➀ take $X$=$S_n$, then
$g(E\lbrack X\rbrack)$=$g(E\lbrack S_n\rbrack)$=$E^{2}\lbrack S_n\rbrack$<$E\lbrack g(S_n)\rbrack$=$E\lbrack S_n^{2}\rbrack$=$\sigma^{2}$
➁ it implies that $E\lbrack S_n\rbrack$<$\sigma$, the unbiased estimator doesn't always hold, even if we are given that $S_n^2$ is an unbiased estimator of $\sigma^{2}$. In this case, $E\lbrack S_n\rbrack$ is not an unbiased estimator for $\sigma$.

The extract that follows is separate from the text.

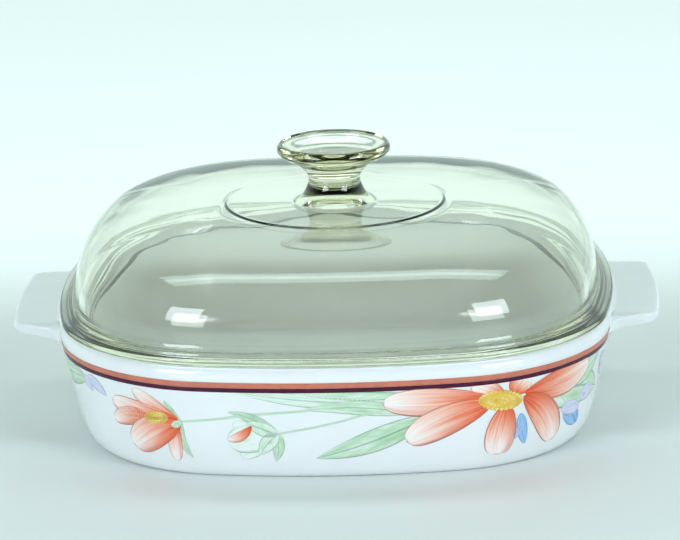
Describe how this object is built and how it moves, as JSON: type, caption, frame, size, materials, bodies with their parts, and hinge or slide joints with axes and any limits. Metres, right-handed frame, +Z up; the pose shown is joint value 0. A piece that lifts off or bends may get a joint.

[2] Suppose that we have $g(X)$=$e^{-X}$ for the zero arrival probability, $p_0$=$e^{-\mu}$, in Pois($\mu$) distribution, say $\mu$=$E\lbrack\overline {X_n}\rbrack$, can we take $e^{-\overline {X_n}}$ for the unbiased estimator of zero arrival probability?

➀begin from Jensen’s inequality,
$E\lbrack e^{-\overline {X_n}}\rbrack$=$E\lbrack g(\overline {X_n})\rbrack$>$g(E\lbrack \overline {X_n}\rbrack)$=$e^{-E\lbrack\overline {X_n}\rbrack}$=$e^{\mu}$
➁hence, $e^{-\overline {X_n}}$ is not an unbiased estimator for the zero arrival probability.

Suggestion is to be made to use $\overline {X_n}$ to be the unbiased estimator of $\mu$, as $n\rightarrow\infty$, the law of large numbers would guarantee $E\lbrack\overline {X_n}\rbrack$=$\mu$, finally, by using $e^{E\lbrack\overline {X_n}\rbrack}$ to approximate the zero arrival probability.